Of these, the spoken word is the oldest story format. Maybe this is why many people still experience it as the purest, most personal, most instinctive way to share ideas and feelings.

If you were lucky enough to grow up with someone who could spin a good yarn, or you sat around a campfire and listened to ghost stories, or perhaps relished evenings with only a radio show to keep you company, then you know how a well-told story can regale, seduce, devastate, or distract a listener. It can open up worlds.

Those qualities may be what inspired writer George Dawes Green to found The Moth, a storytelling group that he began 12 years ago in New York. The Moth holds regular events in NYC and elsewhere where people can tell their stories, without notes, to a live audience. To date, Moth participants have shared over 3000 stories on topics ranging from personal loss to triumph, from love to hate, from comedy to devastating human drama you can’t make up. People’s dreams, fears and desires are lived out onstage. Sad, happy, funny, tragic, in the space of 5-15 minutes, people bare some part of themselves to curious ears.

In addition to the expanse of themes, it’s the diversity of the storytellers themselves that makes the Moth so compelling. While well-known personalities sometimes grace the stage — including Margaret Cho, Rosie O’Donnell, Candace Bushnell, Janeane Garofalo, Ethan Hawke, Frank McCourt and John Cameron Mitchell — it’s everyday people who have been in prison, or taken a dying spouse on one last motorcycle ride, or dated a hunky fireman despite his intellectual shortcomings, who captivate those of us with a passion for true tales of the human condition.

In one moving and well-told recent performance, writer Susan Duncan tells a story about dealing with her aging mother with whom she was always in conflict her entire life. The story starts out:

I’m going to tell you a story about my mother. It’s very hard to stand up to your parents … It took me until I was 49 to stand up to her.

I had just had a breast removed, and my lover had dumped me, and I told her this. She knew about the breast, but she never knew about the lover because he was fairly inappropriate. And she looked at me and said, “Well, men don’t like mutilation.”

Duncan holds her audience in rapt attention as she unravels, and comes to terms with, the nature of that relationship and what lies beneath the surface.
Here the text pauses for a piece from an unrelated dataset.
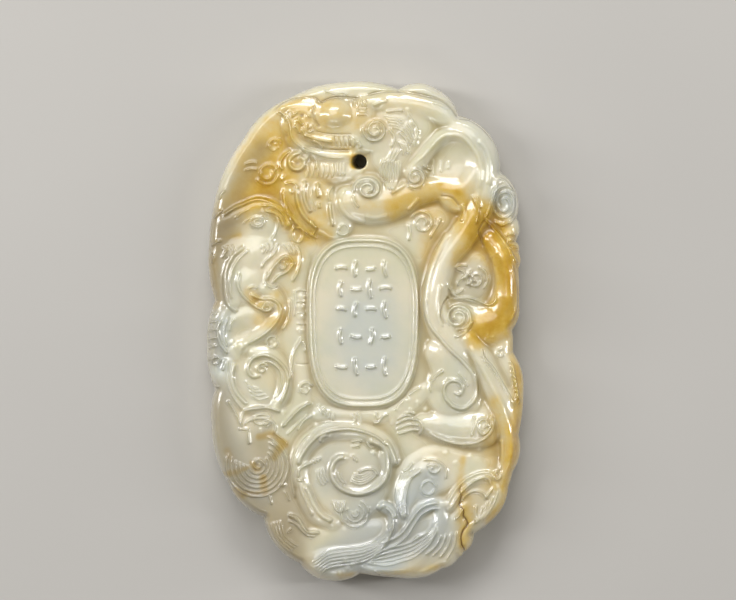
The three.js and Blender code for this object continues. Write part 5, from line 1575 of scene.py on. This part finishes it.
# %% Nephrite: light on it and in it
gloss = add("BsdfPrincipled", {
    "Base Color": colour, "Roughness": dull, "Normal": bump, "IOR": 1.61, "Specular IOR Level": 0.6,
    "Subsurface Weight": 0.85, "Subsurface Radius": (1.0, 0.98, 0.75), "Subsurface Scale": 1.1 * MM,
    "Coat Weight": 0.7, "Coat IOR": 1.55, "Coat Roughness": 0.08,
})
add("OutputMaterial", {"Surface": gloss})
mesh.materials.append(jade)
print("nephrite has", len(tree.nodes), "nodes")

# %% [markdown]
# **The table.** The pendant lies on a pale plaster top. Plaster that was smoothed and
# left matt gives the eye no highlight and a soft shadow, so nothing competes with the
# stone. Its tone drifts slightly over a hand's breadth, as a cast surface does.

# %% Table
TABLE_HALF = 0.6
TABLE_DROP = 0.02
TONE_SIZE = 60
corner_x, corner_y = np.meshgrid([-TABLE_HALF, TABLE_HALF], [-TABLE_HALF, TABLE_HALF])
corners = np.column_stack([corner_x.ravel(), corner_y.ravel(), np.full(4, -TABLE_DROP * MM)])
table_mesh = bpy.data.meshes.new("table")
table_mesh.from_pydata(corners.tolist(), [], [(0, 1, 3, 2)])
table = bpy.data.objects.new("table", table_mesh)
bpy.context.scene.collection.objects.link(table)

matt, tree = start_material("plaster, smoothed and matt")
where = add("TexCoord", {}, "Object")
share = add("TexNoise", {"Vector": where, "Scale": per_mm(TONE_SIZE)})
tone = add("Mix", {"Factor": share, 6: linear("#B9B6B1"), 7: linear("#C1BEB9")}, 2, **COLOUR)
plaster = add("BsdfPrincipled", {"Base Color": tone, "Roughness": 0.75})
add("OutputMaterial", {"Surface": plaster})
table.data.materials.append(matt)
print("table:", 2 * TABLE_HALF, "m square")

# %% [markdown]
# **The light.** Jade shows its carving only by its highlights. One small lamp would
# give hard sparks, so the lamps are large soft panels that stand low round the
# pendant: one on the left, one beyond the top, a narrow one on the right and a weak
# one before the foot. Each rounded limb mirrors them as clean bright lines. A broad
# panel above fills the shadows.

# %% Light
def panel(name, place, across, along, watts):
    """A soft rectangular lamp that looks at the middle of the pendant. Sizes are in metres."""
    lamp = bpy.data.lights.new(name, "AREA")
    lamp.shape = "RECTANGLE"
    lamp.size, lamp.size_y = across, along
    lamp.energy = watts
    made = bpy.data.objects.new(name, lamp)
    made.location = place
    toward = -made.location.normalized()
    made.rotation_euler = toward.to_track_quat("-Z", "Y").to_euler()
    bpy.context.scene.collection.objects.link(made)


ROOM_LIGHT = 0.14
panel("left strip", (-0.40, 0.10, 0.34), 0.10, 0.40, 1.3)
panel("top strip", (-0.04, 0.44, 0.36), 0.34, 0.12, 1.4)
panel("right strip", (0.42, 0.02, 0.26), 0.05, 0.36, 0.8)
panel("foot strip", (-0.04, -0.36, 0.40), 0.30, 0.05, 0.2)
panel("broad panel", (-0.08, 0.22, 0.46), 0.30, 0.30, 0.6)

world = bpy.data.worlds.new("pale room")
world.use_nodes = True
world.node_tree.nodes["Background"].inputs["Color"].default_value = linear("#F0ECE4")
world.node_tree.nodes["Background"].inputs["Strength"].default_value = ROOM_LIGHT
bpy.context.scene.world = world

# %% [markdown]
# **The camera.** It hangs half a metre above and looks straight down. From so far the
# view is nearly flat, so the outline keeps its true shape. The lens is worked out from
# the width that the picture shows at the belly of the pendant, by similar triangles.

# %% Camera
VIEW_WIDTH = 103.04 * MM
VIEW_CENTRE = (0.31 * MM, 4.37 * MM)
CAMERA_HEIGHT = 0.5
SENSOR_WIDTH = 36
camera_data = bpy.data.cameras.new("camera")
camera_data.sensor_width = SENSOR_WIDTH
camera_data.lens = SENSOR_WIDTH * (CAMERA_HEIGHT - BELLY * MM) / VIEW_WIDTH
camera_data.clip_start = 0.01
camera = bpy.data.objects.new("camera", camera_data)
camera.location = (*VIEW_CENTRE, CAMERA_HEIGHT)
bpy.context.scene.collection.objects.link(camera)
bpy.context.scene.camera = camera
print("lens, mm:", round(camera_data.lens, 1))

# %% [markdown]
# ** Tone.** The plain display curve keeps the amber as warm as it is in
# the stone, where a film-like curve would grey it.

# %% Tone and the end
bpy.context.scene.view_settings.view_transform = "Standard"
print("view:", bpy.context.scene.view_settings.view_transform)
There are several ways to experience the Moth even if you can’t get to New York or to one of their traveling events. They produce collections of the show on CD which are for sale. You can also listen to a selection of shows for free on TheMoth.org or subscribe to their weekly podcast on iTunes (the aforementioned story by Susan Duncan is on iTunes; highly recommended).

There are a few videos posted by storytellers on YouTube, including the two below. In the first sample, And I Am Not Lying blogger Jeff Simmermon recounts the unusual circumstances that led to his kissing — instead of killing — a dude.

The second is from comedian Matteson Perry who won the Moth’s storytelling Grand Slam this month for his account of how he unhelpfully offers to “lend a hand” to his girlfriend after a condom is no longer on his person after making love (gee, wonder where it could be?) and deals with the threat of pregnancy.

The Moth is an antidote to the information age which floods our brains everyday. Email and 24-hour news cycles and the sheer volume of data that each of us processes is mind boggling if not ADD-inducing. You can slow it down if you want to. Take a break from the news feed on Facebook and the ticker at the bottom of the TV.

If you like a good story, get in touch with your inner Scheherazade and rediscover the magic.